New Delhi: State-owned Coal India Limited (CIL) contribution to the Government exchequer increased by 6.4 percent to Rs 60,140.31 crore in FY'24, over the financial year 2022-23.
Coal India, which accounts for over 80 percent of domestic coal output, paid Rs 56,524.11 crore to the Government exchequer in FY23, according to provisional figures of the coal ministry.
Total levies paid to the government in March 2024 also went up by 14.8 percent to Rs 6,069.18 crore from Rs 5,282.59 crore paid in the corresponding month of FY23.
Of the total Rs 60,140.42 crore paid to the government exchequer in FY'24, maximum amount of Rs 13,268.55 crore was made to the state government of Jharkhand, followed by Rs 12,836.20 crore to the Odisha government, Rs 11,890.79 crore to Chhattisgarh, Rs 10,865.96 crore to Madhya Pradesh, and Rs 6,188.89 crore to Maharashtra among others.
The coal-producing states earned the revenue from royalty, District Mineral Foundation (DMF) and National Mineral Exploration Trust (NMET) among others. The government had earlier said that the coal-producing states earned a revenue of Rs 1.52 lakh crore in the last nine years from royalty, DMF and NMET.
Coal mining sector has proved to be a big booster for the economic growth of the states that produce fossil fuel.

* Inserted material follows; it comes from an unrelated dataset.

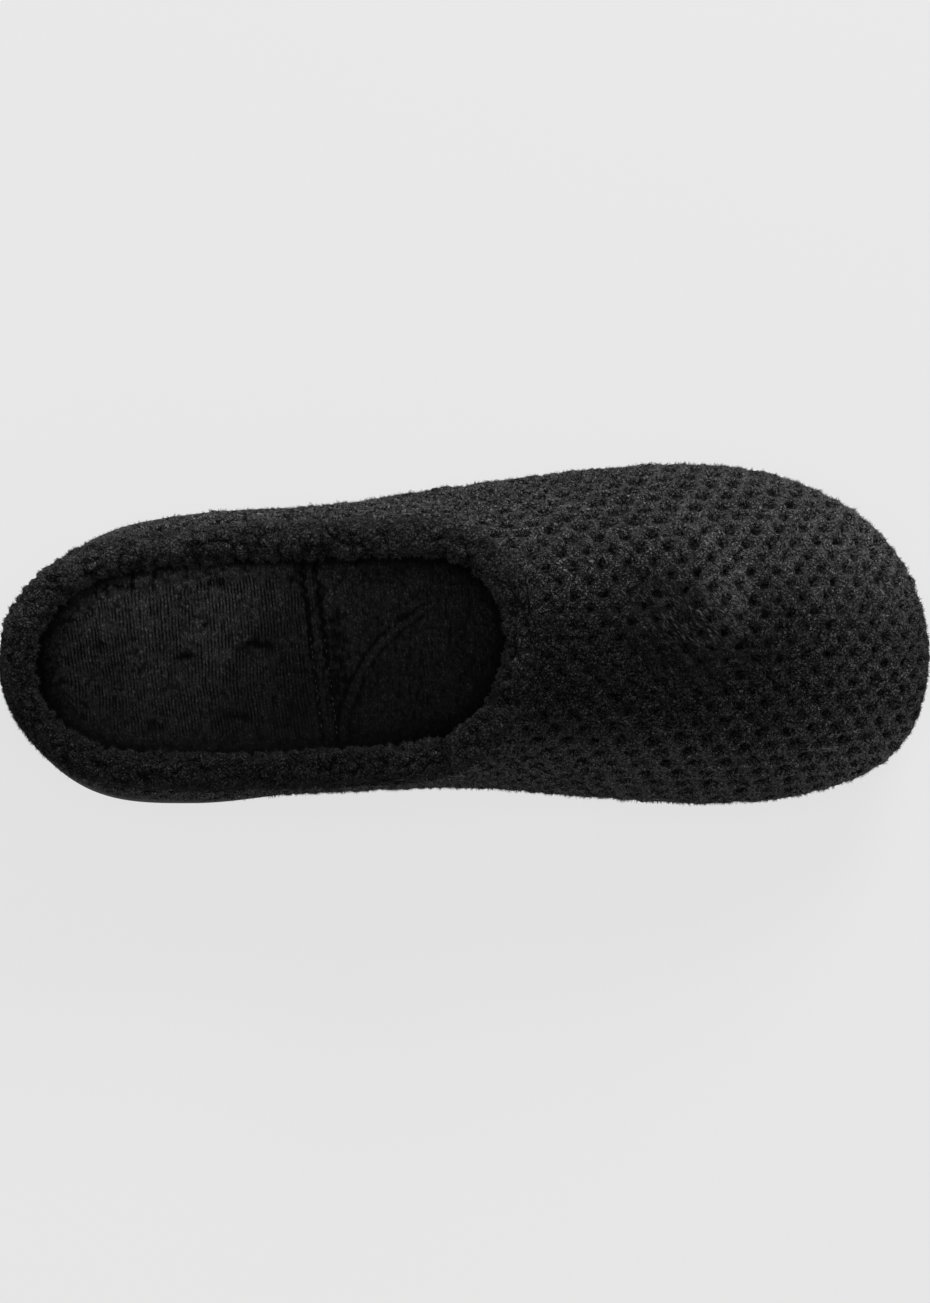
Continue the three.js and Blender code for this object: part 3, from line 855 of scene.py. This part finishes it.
class CollarOperator(bpy.types.Operator):
    """Adds the padded collar roll with its pile"""

    bl_idname = "slipper.add_collar"
    bl_label = "Collar"

    def execute(self, context):
        last, plush, colours = sizes_and_colours(context.scene)
        around, girth = 700, 64
        t = even_places(last.collar, around)
        angle = TURN * np.arange(girth) / girth
        grid = last.roll(t[:, None] + 0 * angle, angle[None, :] + 0 * t[:, None])
        out = normals_of(grid, closed_rows=True)
        bent = grid + 0.9 * wander_3(grid, 3.2, 31.0)
        lumps, small = clumps(bent, 3.9, 8.0), clumps(bent, 1.7, 2.0)
        gaps = (1 - smooth(lumps / 0.7)) * np.clip(0.7 + 1.1 * wander(grid, 5.0, 3.9), 0, 1)
        gaps *= 1 - 0.5 * np.clip(np.cos(angle), 0, 1)[None, :]
        # The creases between the roll's lumps are painted darker, as painted shade.
        hollow = 0.95 * gaps
        height = 0.4 - 1.5 * gaps + 0.28 * (small - 0.6) + 0.5 * wander(grid, 4.0, 8.1)
        skin = grid + out * (height - plush.pile_inset / MM - self.tight(last, grid, angle))[..., None]
        cloth, tips = colours.plush[:], colours.collar[:]
        finish = plush_finish("collar_plush", cloth, tips, 0.05, evenness=0.12)
        faces = ring_faces(around, girth, True)
        piece = new_piece("collar_plush", skin, faces, finish)
        painted_light = self.painted_light(last, grid, angle)
        # The roll's painted light and shade, with the creases between small clumps painted a little darker.
        set_attribute(piece, "hollow", np.clip(1 - painted_light * (1 - hollow) * (0.85 + 0.15 * small), 0, 1))
        set_attribute(piece, "stroked", np.zeros(small.shape))
        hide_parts("collar")
        skin, out, hollow, painted_light = (np.concatenate([part, part[:, :1]], 1) for part in (skin, out, hollow, painted_light))
        turn = np.degrees(np.append(angle, TURN))
        under = (turn > 250) & (turn < 325)
        seen = np.where(under, 0.0, 1.0) * (1 - 0.8 * hollow)
        drift = 0.8 * wander_3(skin, 3.5, 21.0)
        finish = pile_finish("collar_pile", cloth, tips, 0.08)
        pile(["collar_pile"], skin, out, hollow, seen, painted_light, drift, 0.5, plush, 12, finish, "collar_plush")
        return {"FINISHED"}

    @staticmethod
    def painted_light(last, grid, angle):
        """Painted light and shade of the roll: lighter outside its ridge on the lateral side, darker inside.
        """
        along, across = last.shares(grid)
        lateral = smooth((across + 0.5) / 1.1)
        outer = smooth((np.cos(angle) + 0.8) / 1.2)[None, :]
        heel = lerp(1.0, 0.65, smooth((along + 0.6) / 0.3))
        throat = 0.16 * smooth((along + 0.25) / 0.2) * smooth((0.1 - across) / 0.3)
        # Painted shade medially, a little lighter towards the throat; painted light outside laterally, most
        # at the heel.
        return lerp(0.225 + throat, lerp(0.57, 0.9 * heel, outer), lateral)

    @staticmethod
    def tight(last, grid, angle):
        """How far the roll is pulled in where it would hide the sole's edge, at the medial back."""
        along, across = last.shares(grid)
        back, medial = smooth((-0.78 - along) / 0.12), smooth((0.1 - across) / 0.4)
        return 1.3 * back * medial * np.clip(np.cos(angle), 0, 1)[None, :]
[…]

State governments are entitled to receive 14 percent of royalty on the sale price of coal and 30 percent of the royalty as contribution towards the proposed district mineral foundations (DMFs), which is meant to support project-affected people, and two percent of NMET from dry-fuel produced by the coal companies and also the private sector. In case of captive, commercial mines states are also entitled to receive the revenue share offered by the auction holder in a transparent bidding process.
Apart from this, state governments also benefit from increased employment, land compensation, increased investment in allied infrastructure like railways, road and several other economic benefits. Coal India's production and off-take are pegged at 838 MT for FY'25.